[Records for the exercise]:
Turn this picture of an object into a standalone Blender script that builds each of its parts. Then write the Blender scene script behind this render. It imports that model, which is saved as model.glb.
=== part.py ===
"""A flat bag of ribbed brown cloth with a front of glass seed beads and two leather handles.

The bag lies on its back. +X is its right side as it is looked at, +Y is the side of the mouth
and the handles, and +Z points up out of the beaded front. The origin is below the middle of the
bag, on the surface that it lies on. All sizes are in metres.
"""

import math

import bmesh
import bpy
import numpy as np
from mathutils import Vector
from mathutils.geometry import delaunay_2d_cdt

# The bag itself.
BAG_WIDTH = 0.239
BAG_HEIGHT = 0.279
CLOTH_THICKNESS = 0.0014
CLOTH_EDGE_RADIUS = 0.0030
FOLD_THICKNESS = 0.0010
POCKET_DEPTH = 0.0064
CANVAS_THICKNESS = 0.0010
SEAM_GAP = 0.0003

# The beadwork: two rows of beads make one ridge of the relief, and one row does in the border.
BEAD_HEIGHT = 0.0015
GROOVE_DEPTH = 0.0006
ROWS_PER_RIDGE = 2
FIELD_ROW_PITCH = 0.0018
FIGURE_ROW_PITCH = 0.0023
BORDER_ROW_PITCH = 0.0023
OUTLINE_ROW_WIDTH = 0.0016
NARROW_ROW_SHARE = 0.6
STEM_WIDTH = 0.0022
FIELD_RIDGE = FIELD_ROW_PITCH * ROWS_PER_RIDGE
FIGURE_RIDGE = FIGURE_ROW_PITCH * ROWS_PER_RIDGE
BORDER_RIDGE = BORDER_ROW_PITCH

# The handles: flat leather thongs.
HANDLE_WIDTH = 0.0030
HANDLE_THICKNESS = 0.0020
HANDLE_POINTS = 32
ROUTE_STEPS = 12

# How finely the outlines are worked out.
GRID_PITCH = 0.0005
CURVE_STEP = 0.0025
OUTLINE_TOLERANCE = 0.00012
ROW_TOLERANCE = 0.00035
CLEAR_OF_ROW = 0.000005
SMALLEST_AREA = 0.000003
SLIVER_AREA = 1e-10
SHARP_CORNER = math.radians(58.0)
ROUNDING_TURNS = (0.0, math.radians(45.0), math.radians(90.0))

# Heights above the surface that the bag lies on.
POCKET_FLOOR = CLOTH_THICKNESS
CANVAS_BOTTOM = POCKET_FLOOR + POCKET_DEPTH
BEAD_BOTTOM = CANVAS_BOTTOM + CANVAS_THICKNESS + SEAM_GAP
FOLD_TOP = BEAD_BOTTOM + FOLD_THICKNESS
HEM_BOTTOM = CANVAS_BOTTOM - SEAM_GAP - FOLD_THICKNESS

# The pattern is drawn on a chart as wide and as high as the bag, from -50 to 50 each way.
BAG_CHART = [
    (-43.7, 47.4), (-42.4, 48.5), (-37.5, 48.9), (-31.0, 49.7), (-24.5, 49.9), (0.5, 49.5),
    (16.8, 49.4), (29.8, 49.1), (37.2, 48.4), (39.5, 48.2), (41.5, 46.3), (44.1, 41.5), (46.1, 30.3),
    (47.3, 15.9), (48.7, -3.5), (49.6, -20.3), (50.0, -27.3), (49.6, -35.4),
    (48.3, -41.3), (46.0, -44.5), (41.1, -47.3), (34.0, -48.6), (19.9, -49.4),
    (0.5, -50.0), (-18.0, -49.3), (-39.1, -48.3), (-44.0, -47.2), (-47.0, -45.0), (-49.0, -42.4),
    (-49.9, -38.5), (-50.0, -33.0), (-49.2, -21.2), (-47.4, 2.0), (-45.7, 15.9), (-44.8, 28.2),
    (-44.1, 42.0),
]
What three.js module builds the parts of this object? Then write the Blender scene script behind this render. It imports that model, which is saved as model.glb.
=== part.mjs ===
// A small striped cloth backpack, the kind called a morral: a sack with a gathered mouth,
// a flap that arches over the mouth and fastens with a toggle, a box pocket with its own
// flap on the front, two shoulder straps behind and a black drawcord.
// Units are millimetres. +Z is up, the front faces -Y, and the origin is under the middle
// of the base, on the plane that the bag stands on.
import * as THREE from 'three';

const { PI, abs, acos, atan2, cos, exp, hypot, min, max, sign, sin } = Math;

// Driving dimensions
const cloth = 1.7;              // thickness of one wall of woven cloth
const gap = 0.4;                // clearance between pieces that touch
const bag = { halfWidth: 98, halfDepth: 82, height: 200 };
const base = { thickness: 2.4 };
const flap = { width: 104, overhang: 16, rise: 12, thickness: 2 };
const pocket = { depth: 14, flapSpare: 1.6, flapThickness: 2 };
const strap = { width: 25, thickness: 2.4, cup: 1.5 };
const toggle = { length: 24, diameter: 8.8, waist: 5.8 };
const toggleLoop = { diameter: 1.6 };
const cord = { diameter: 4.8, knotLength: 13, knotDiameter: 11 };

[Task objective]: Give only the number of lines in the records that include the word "render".

[The reply]: 2